Execution failure: Good opportunity, bad execution. Sales teams don't scale. Product quality suffers. Customers churn.
Competition: Better-funded or better-positioned competitors win the market.
Valuation excess: Entry price too high for achievable returns even with good execution.
Management breakdown: Founder limitations, team conflict, or key person departure derails the company.
Key Takeaways
Growth equity deals require skills from both venture capital and private equity—the pattern recognition and qualitative judgment of VC combined with the financial rigor and governance experience of PE.
The opportunity: Established companies with real revenue, proven products, and significant growth runway. Lower risk than venture, higher growth than buyouts.
The process:
- Sourcing (proprietary relationships matter)

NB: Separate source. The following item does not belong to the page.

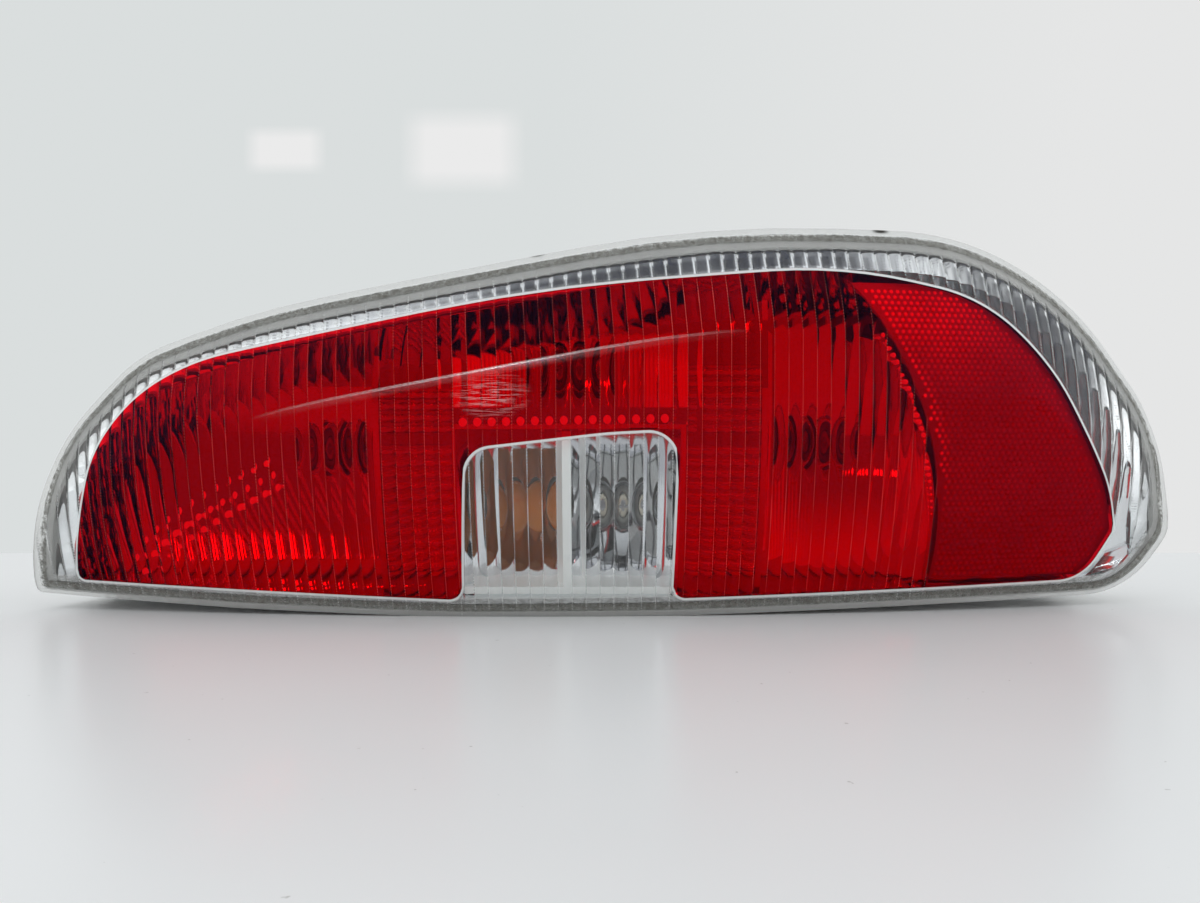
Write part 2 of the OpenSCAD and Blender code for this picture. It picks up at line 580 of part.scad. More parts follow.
// A tapered peg finds its hole in the body
module peg(p, y0) {
    rod(p[0], p[1], y0, mount_y, 6);
    rod(p[0], p[1], mount_y - 1, mount_y + 8, 4);
    translate([p[0], mount_y + 8, p[1]]) rotate([-90, 0, 0]) cylinder(r1 = 4, r2 = 2.4, h = 4, $fn = 48);
}
module catch_block(x, z, y0) {
    translate([x, y0, z - latch_w * 0.7]) cube([6, housing_y + 5 - y0, latch_w * 1.4]);
}

module carrier_gasket() {
    color([0.12, 0.12, 0.12]) in_place() slab(housing_y, carrier_y) difference() {
        carrier_shape(0);
        carrier_shape(-seat_w + 0.5);
    }
}

socket_y = carrier_y - 12;
plug_x = -84 * grow_x;
plug_z = 96 * grow_z;
plug_wall = 1.8;
plug_seat = 3;
plug_front = carrier_back + plug_seat;
// The carrier holds every socket, the connector and two spring latches at each end
module bulb_carrier() {
    color([0.86, 0.86, 0.84]) in_place() difference() {
        union() {
            slab(carrier_y, carrier_back) carrier_shape(0);
            slab(carrier_back - 0.5, carrier_back + 4) difference() {
                carrier_shape(-1);
                carrier_shape(-3);
            }
            for (b = bulbs) rod(b[0], b[1], socket_y, carrier_back, socket_r);
            translate([plug_x - plug_w / 2 - plug_wall, carrier_y + 1, plug_z - plug_h / 2 - plug_wall])
                cube([plug_w + 2 * plug_wall, plug_front + plug_d - carrier_y - 1, plug_h + 2 * plug_wall]);
            for (z = latch_zs) {
                latch(carrier_left, z, 0);
                latch(carrier_end, z, 1);
            }
        }
        for (b = bulbs) rod(b[0], b[1], socket_y - 1, carrier_back + 1, base_d / 2 + socket_clear);
        translate([plug_x - plug_w / 2, plug_front, plug_z - plug_h / 2]) cube([plug_w, plug_d + 1, plug_h]);
    }
}
latch_t = 1.8;
// A latch rises from the plate, bows outwards and hooks over a catch of the housing
module latch(x, z, flip) {
    translate([x, 0, z]) mirror([flip, 0, 0]) {
        translate([-latch_t, carrier_y, -latch_w / 2]) cube([latch_t + 1, 8, latch_w]);
        translate([-9, carrier_y + 6.3, -latch_w / 2]) cube([9, latch_t, latch_w]);
        translate([-9, carrier_y + 3.3, -latch_w / 2]) cube([latch_t, 4, latch_w]);
    }
}

// Brass strips lie on the back of the carrier: one common strip with a branch to each bulb
common_z = carrier_low + 10 * grow_z;
branch_w = 6;
module contact_strips() {
    color([0.8, 0.65, 0.3]) in_place() slab(carrier_back, carrier_back + strip_t) {
        translate([tail_bulb[0] - branch_w / 2, common_z - branch_w / 2])
            square([fog_bulb[0] - tail_bulb[0] + branch_w, branch_w]);
        for (b = bulbs) translate([b[0], b[1]]) {
            circle(base_d / 2 + 1.5, $fn = 48);
            translate([-branch_w / 2, common_z - b[1]]) square([branch_w, b[1] - common_z]);
        }
    }
}
pin_pitch = plug_w / (pin_count + 1);
module connector_pins() {
    color([0.8, 0.75, 0.6]) in_place() for (i = [1:pin_count])
        translate([plug_x - plug_w / 2 + pin_pitch * i - 1, plug_front, plug_z - 0.4])
            cube([2, plug_d - 6, 0.8]);
}

// A bulb stands in its socket with its glass towards the lens
base_back = carrier_back - 0.2;
base_front = base_back - base_l;
glass_t = 0.8;
glass_r = glass_d / 2;
neck_r = base_d / 2 - 1;
module along_bulb(b) {
    in_place() translate([b[0], base_front, b[1]]) rotate([90, 0, 0]) children();
}
module bulb_outline(less) {
    intersection() {
        union() {
            translate([0, glass_r * 1.5]) circle(glass_r - less, $fn = 64);
            translate([0, -less]) square([neck_r - less, glass_r * 1.5]);
        }
        translate([0, -less]) square([glass_r * 2, glass_r * 4]);
    }
}
module bulb_glass(b) {
    along_bulb(b) rotate_extrude($fn = 64) difference() {
        bulb_outline(0);
        bulb_outline(glass_t);
    }
}
// Two wires rise from a glass bead and hold the coil between them
module bulb_filament(b) {
    rise = glass_r * 1.35;
    along_bulb(b) {
        cylinder(r = 3, h = 5, $fn = 32);
        for (x = [-2, 2]) translate([x, 0, 4]) rotate([0, x * 3, 0]) cylinder(r = 0.4, h = rise - 4, $fn = 16);
        translate([-4, 0, rise]) rotate([0, 90, 0]) cylinder(r = 0.7, h = 8, $fn = 16);
    }
}
module bulb_base(b) {
    pin_r = 1;
    along_bulb(b) translate([0, 0, -base_l]) cylinder(d = base_d, h = base_l - 0.05, $fn = 64);
    along_bulb(b) translate([0, 0, base_front - socket_y - 5]) rotate([90, 0, 0])
        translate([0, 0, -base_d / 2 - 0.2]) cylinder(r = pin_r, h = base_d + 0.4, $fn = 24);
}

seal_edge = 2;
seal_w = 5;
module body_seal() {
    color([0.1, 0.1, 0.1]) in_place() slab(housing_y, mount_y - 0.5) difference() {
        polygon([for (p = rear(seal_edge, seal_edge)) xz(p)]);
        polygon([for (p = rear(seal_edge + seal_w, seal_edge + seal_w)) xz(p)]);
    }
}
module stud_seals() {
    color([0.2, 0.2, 0.2]) in_place() for (x = stud_xs) difference() {
        rod(x, stud_high, boss_y, mount_y - 0.2, boss_r - 0.5);
        rod(x, stud_high, boss_y - 1, mount_y + 1, collar_r + seat_gap);
    }
}
module mounting_studs() {
    tip = stud_d / 2 - 1;
    color([0.75, 0.72, 0.6]) in_place() for (x = stud_xs) {
        rod(x, stud_high, boss_y - stud_depth, boss_y + 1, shank_r);
        rod(x, stud_high, mount_y - 1, mount_y + stud_l - 1, stud_d / 2);
        rod(x, stud_high, boss_y, mount_y, collar_r);
        translate([x, mount_y + stud_l - 1, stud_high]) rotate([-90, 0, 0])
            cylinder(r1 = stud_d / 2, r2 = tip, h = 1, $fn = 48);
    }
}
module vent_caps() {
    color([0.14, 0.14, 0.14]) in_place() for (v = vent_spots) {
        rod(v[0], v[1], housing_y, housing_y + 5, vent_r);
        rod(v[0], v[1], housing_y - housing_t - 1, housing_y + 1, vent_r - 3 - seat_gap);
    }
}

lens_clear();
lens_red();
reflex_reflector();
reflector();
window_frame();
housing();
bulb_carrier();
carrier_gasket();
contact_strips();
connector_pins();
color([1, 1, 1, 0.5]) bulb_glass(tail_bulb);  // bulb_tail_glass
color("gray") bulb_filament(tail_bulb);  // bulb_tail_filament
color("silver") bulb_base(tail_bulb);  // bulb_tail_base
color([1, 1, 1, 0.5]) bulb_glass(stop_bulb);  // bulb_stop_glass
color("gray") bulb_filament(stop_bulb);  // bulb_stop_filament
color("silver") bulb_base(stop_bulb);  // bulb_stop_base
color([1, 0.55, 0.1]) bulb_glass(indicator_bulb);  // bulb_indicator_glass
color("gray") bulb_filament(indicator_bulb);  // bulb_indicator_filament
color("silver") bulb_base(indicator_bulb);  // bulb_indicator_base
color([1, 1, 1, 0.5]) bulb_glass(reverse_bulb);  // bulb_reverse_glass
color("gray") bulb_filament(reverse_bulb);  // bulb_reverse_filament
color("silver") bulb_base(reverse_bulb);  // bulb_reverse_base
color([1, 1, 1, 0.5]) bulb_glass(fog_bulb);  // bulb_fog_glass
color("gray") bulb_filament(fog_bulb);  // bulb_fog_filament
color("silver") bulb_base(fog_bulb);  // bulb_fog_base
body_seal();
stud_seals();
mounting_studs();
vent_caps();
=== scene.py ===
import math

import bpy
import numpy as np
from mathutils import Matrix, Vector


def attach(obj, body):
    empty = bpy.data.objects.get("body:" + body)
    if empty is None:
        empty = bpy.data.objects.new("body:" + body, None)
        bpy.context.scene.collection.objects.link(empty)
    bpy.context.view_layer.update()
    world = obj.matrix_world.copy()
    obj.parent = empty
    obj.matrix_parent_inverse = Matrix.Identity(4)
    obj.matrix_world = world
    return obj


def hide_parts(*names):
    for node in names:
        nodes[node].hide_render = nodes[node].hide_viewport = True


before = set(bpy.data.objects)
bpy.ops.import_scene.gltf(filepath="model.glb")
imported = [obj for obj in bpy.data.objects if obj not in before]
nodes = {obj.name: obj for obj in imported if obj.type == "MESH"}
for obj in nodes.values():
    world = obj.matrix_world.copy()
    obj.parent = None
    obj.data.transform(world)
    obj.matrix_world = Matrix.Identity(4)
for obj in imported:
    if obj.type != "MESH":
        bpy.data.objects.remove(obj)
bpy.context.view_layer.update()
mm = 0.001
# Lamp coordinates have the front of the lens at depth 0 and the lower edge at height 0
frameShift = np.array([0.0, 106.0, 62.0])


# Outlines and face of the lens in millimetres, as in the construction
lensSet = {
    "corners": [[-266.5, 8, 3.5], [-64, -2.5, 3000], [252, 6, 37], [274, 36, 15], [270.5, 85.5, 120],
                [221, 146, 150], [164.5, 174, 130], [48, 174.5, 650], [-153.5, 137, 500],
                [-210, 118, 68], [-245.5, 84.5, 120], [-258.5, 56.5, 200]],
    "windowCorners": [[-61.5, 8, 6.3], [-58, 75.5, 13], [3.4, 82.5, 210], [34, 84, 13], [32.5, 8.5, 5.8]],
    "redCorners": [[228.5, 14, 20], [241, 38, 0.5], [235.5, 57, 120], [202, 114, 160], [170, 142, 90],
                   [106, 155, 250], [-28.5, 143.5, 870], [-187.5, 112.5, 120], [-225, 84, 90],
                   [-239, 31, 150], [-242, 15, 3.4]],
    "nose": 3,
    "wall": 2.6,
    "pitch": 6.2,
    "fluteDepth": 0.6,
    "colsPerFlute": 8,
    "plainEdge": 10.0,
    "plainLow": 2.0,
    "lean": 0.075,
    "shoulder": 47.0,
    "rowSplits": [4, 5, 5, 5, 5, 5, 5, 4, 3, 4],
    "bowMid": -30,
    "bowRadius": 1020,
    "leanTop": 108,
    "leanRadius": 196,
    "roundFrom": 15,
    "roundOver": 80,
    "edgeSlope": 0.12,
    "edgeRadius": 80,
    "creaseX": [-230, -150, -60, 0, 60, 150, 240],
    "creaseZ": [60, 88, 108, 118, 125, 127, 90],
    "reflexCentre": (-20.0, 35.0),
    "reflexRadius": 171.0,
}


def unit(v):
    return v / np.linalg.norm(v)


def filletPoints(a, b, c, wantedR, steps):
    u, w = unit(a - b), unit(c - b)
    turn = math.acos(max(-1, min(1, float(np.dot(unit(b - a), unit(c - b))))))
    half = math.pi / 2 - turn / 2
    t = min(wantedR / math.tan(half), 0.49 * np.linalg.norm(a - b), 0.49 * np.linalg.norm(c - b))
    r = t * math.tan(half)
    p = b + u * t
    mid = b + unit(u + w) * r / math.sin(half)
    side = np.sign(np.cross(b - a, c - b))
    start = math.atan2(p[1] - mid[1], p[0] - mid[0])
    return [mid + r * np.array([math.cos(start + side * turn * j / steps),
                                math.sin(start + side * turn * j / steps)]) for j in range(steps + 1)]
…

- Diligence (financial + customer + market + tech + team)
- Structuring (minority position, founder-friendly, aligned incentives)
- Value creation (board support, strategic guidance, network access)
- Exit (IPO, M&A, or secondary)
What drives success:
- Market selection (growing markets forgive mistakes)
- Management quality (execution determines outcomes)
- Entry valuation (discipline on price protects returns)
- Active partnership (good boards add real value)
What causes failure:
- Market shifts or competitive loss
- Execution breakdown
- Valuation excess
- Management issues
The growth equity deal combines the art of identifying exceptional companies with the science of rigorous financial analysis. Master both, and the returns follow.
Behind every term sheet is months of work. Behind every exit is years of partnership. Understanding the full arc helps you navigate it better—whether you're investing, operating, or building a career in the space.